The best remedy at present seems to be to embrace asynchronity, embrace static types, and maintain faith in both - i.e. to have a lot of discipline.
I'm actually a pretty big fan of static typing. You don't get static typing's main benefits in C++ or Java, though. You have to use a language like Haskell or Ocaml, or the right subset of Scala, to see the major benefits of that.
Open-source is a bit different because people choose whether they contribute to a project. The quality of code in the active open-source world is leagues above what you find in typical enterprise codeballs, because of survivor bias. No one has the authority to mandate that code be maintained by others, so the messes are cleaned up by people who actually care, not people slogging through it to keep a paycheck coming.
The big-program methodology of the corporate world is the evil.
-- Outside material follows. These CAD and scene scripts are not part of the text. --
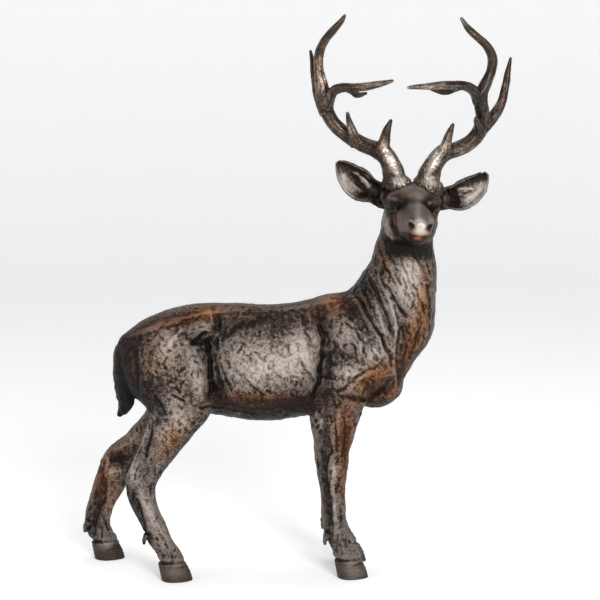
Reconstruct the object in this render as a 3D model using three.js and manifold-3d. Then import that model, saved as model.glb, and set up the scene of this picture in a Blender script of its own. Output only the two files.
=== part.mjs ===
// A standing stag. The animal is one casting from nose to hooves, and the two antlers are cast apart
// and seated on its skull.
// Millimetres, +Z up. The body runs along X with the rump at -X, and the stag's right side faces -Y.
// The head is turned to that side, so the muzzle points along -Y.
import * as THREE from "three";
import { mergeVertices } from "three/addons/utils/BufferGeometryUtils.js";
import Module from "manifold-3d";

const wasm = await Module();
wasm.setup();

// Driving sizes.
const HEIGHT = 796; // floor to the highest antler tip
const HOOF_LENGTH = 45; // sole, heel to toe
const HOOF_WIDTH = 31; // sole, across both toes
const HOOF_HEIGHT = 26; // floor to the coronet, where the hair starts
const CLEFT_WIDTH = 2.4; // slot between the two toes
const CLEFT_LENGTH = 21; // how far back from the toe the slot runs
const EAR_WALL = 3; // shell of a cupped ear
const EYE_RADIUS = 8;
const NOSTRIL_RADIUS = 3.2;
const MOUTH_SLOT = 1.6; // height of the cut between the lips
const MOUTH_WIDTH = 60; // past both cheeks
const MOUTH_DEPTH = 11; // how far back from the lips it runs
const FOLD_DEPTH = 4; // grooves cut in the hide
const FOLD_WIDTH = 6;
const SEAM = 0.3; // clearance between an antler and the skull it sits on

// The tables below give the figure's pose and proportions in units of 1/796 of its height.
const UNIT = HEIGHT / 796;

const X = new THREE.Vector3(1, 0, 0);
const Y = new THREE.Vector3(0, 1, 0);
const RIGHT = -1; // the stag's right side, which is -Y
const LEFT = 1;

// A closed geometry as a solid that can be joined and cut.
function solid(geometry) {
  const bare = geometry.clone();
  bare.deleteAttribute("normal");
  bare.deleteAttribute("uv");
  const merged = mergeVertices(bare, 1e-4);
  const triVerts = new Uint32Array(merged.index.array);
  const vertProperties = new Float32Array(merged.attributes.position.array);
  const made = new wasm.Manifold(new wasm.Mesh({ numProp: 3, vertProperties, triVerts }));
  if (made.volume() > 0) return made;
  for (let i = 0; i < triVerts.length; i += 3)
    [triVerts[i + 1], triVerts[i + 2]] = [triVerts[i + 2], triVerts[i + 1]];
  return new wasm.Manifold(new wasm.Mesh({ numProp: 3, vertProperties, triVerts }));
}

function union(solids) {
  return solids.reduce((whole, next) => whole.add(next));
}

function geometryOf(made) {
  const mesh = made.getMesh();
  const geometry = new THREE.BufferGeometry();
  geometry.setAttribute("position", new THREE.BufferAttribute(mesh.vertProperties, 3));
  geometry.setIndex(new THREE.BufferAttribute(mesh.triVerts, 1));
  geometry.computeVertexNormals();
  return geometry;
}

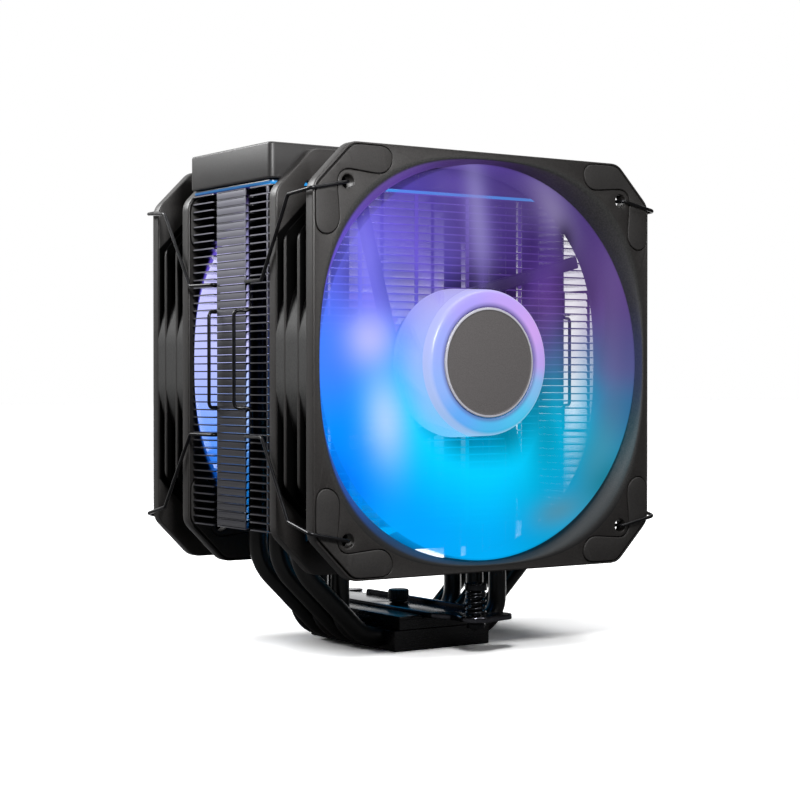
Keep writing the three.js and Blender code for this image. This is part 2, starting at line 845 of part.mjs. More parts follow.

In FOSS, the major projects are an unusual set-- code-quality at a high level just not seen in the for-paycheck commodity-engineer world and large because of success-- rather than the reverse. There's a survivor bias that occurs because the best projects are the only ones people pay attention to.
The corporate world is screwy because projects become large or small based on political reasons that have nothing to do with code quality. In the FOSS world, code-quality problems related to growth will be self-limiting because no one has the authority to "force" the program to grow.
Also yes static typing in Java does look pretty cumbersome. Personally I'm hoping that Rust takes off, I've enjoyed playing about with it over the last couple of weeks, although it has made me less happy using the more dynamic languages I normally use to do real work.